Данте, приводя именно этот эпизод, тактично и деликатно напоминает о возможном предательстве Петра, но также, а может, и больше он вызывает в памяти более важный эпизод, столько раз уже цитировавшийся диалог: «Петр, любишь ли ты Меня?» — «Ты знаешь, Господи, что я люблю Тебя» (Ин. 21: 1–17). Это важнее, сущностнее и лучше определяет мою личность, мою свободу, мою попытку жизни с Богом, в этом — величие веры, о котором так ненавязчиво напоминает нам Данте.

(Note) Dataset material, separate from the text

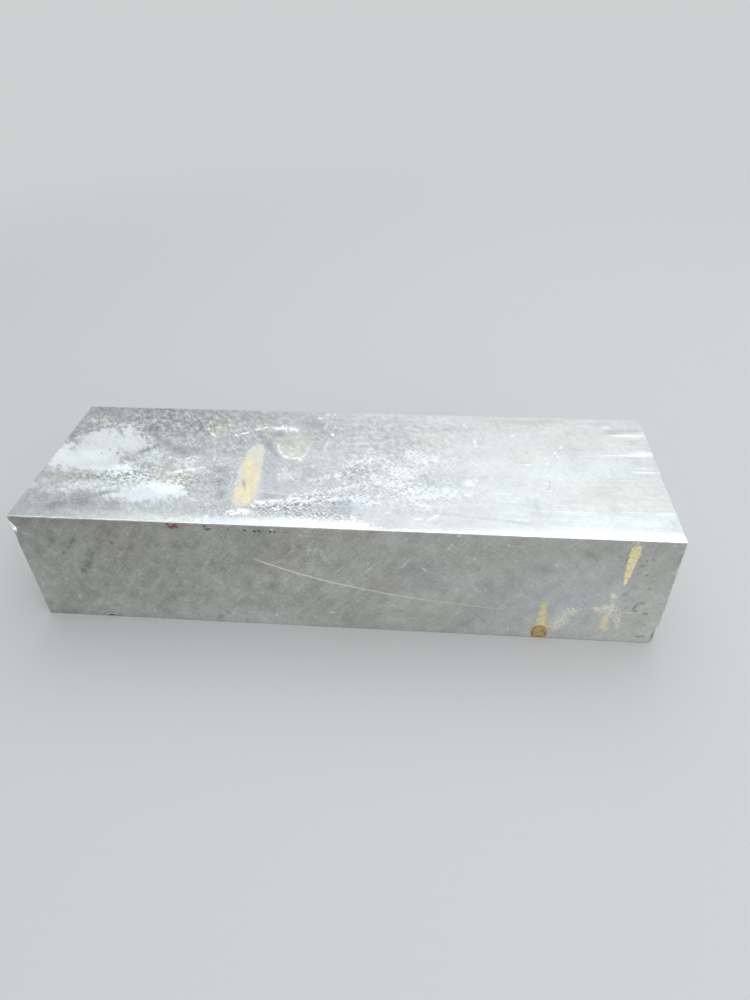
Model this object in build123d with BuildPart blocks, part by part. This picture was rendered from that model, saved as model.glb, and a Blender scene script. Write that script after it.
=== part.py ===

В любви, в надежде, в вере — прям ли он,
Ты видишь сам, взирая величаво
Туда, где всякий помысл отражен.
Но так как граждан горняя держава
Снискала верой, пусть он говорит,
Чтобы, как должно, воздалась ей слава.
То, что он верит, надеется и любит (три христианские добродетели), ты уже знаешь, потому что ты, Петр, смотришь из рая, где уже все ведомо. Было бы хорошо, однако, чтобы Данте, попавший в эту «горнюю державу», гражданство которой стяжается истинной верой (потому что в рай попадают те, кто жили верой), мог рассказать о ней, описать ее, воздать ей славу и честь.
Также происходит и в молитве. Не Богу нужны наши молитвы, он прекрасно знает, в чем мы нуждаемся; это мы, обращаясь к Богу, понимаем, что нам на самом деле нужно и где ответ на эту потребность. Так и тут с Данте, не Богу нужно знать, что знает и чего не знает Данте о вере, Он это уже знает, это Данте нужно осознать и выразить твердо и ясно то, что он знает.
Как бакалавр, вооружась, молчит
В ждет вопроса по тому предмету,
Где он изложит, но не заключит,
Так точно я, услыша просьбу эту,
Вооружал всем знаньем разум мой
Перед таким учителем к ответу.
[«Как бакалавр», то есть тот, кому предстоит выдержать экзамен, готовится и молча ждет, пока преподаватель сформулирует вопрос, «где он изложит, но не заключит»
[234], так и я в ожидании слов апостола Петра, пока говорила Беатриче, приводил в порядок свои мысли, «вооружал всем знаньем разум мой».]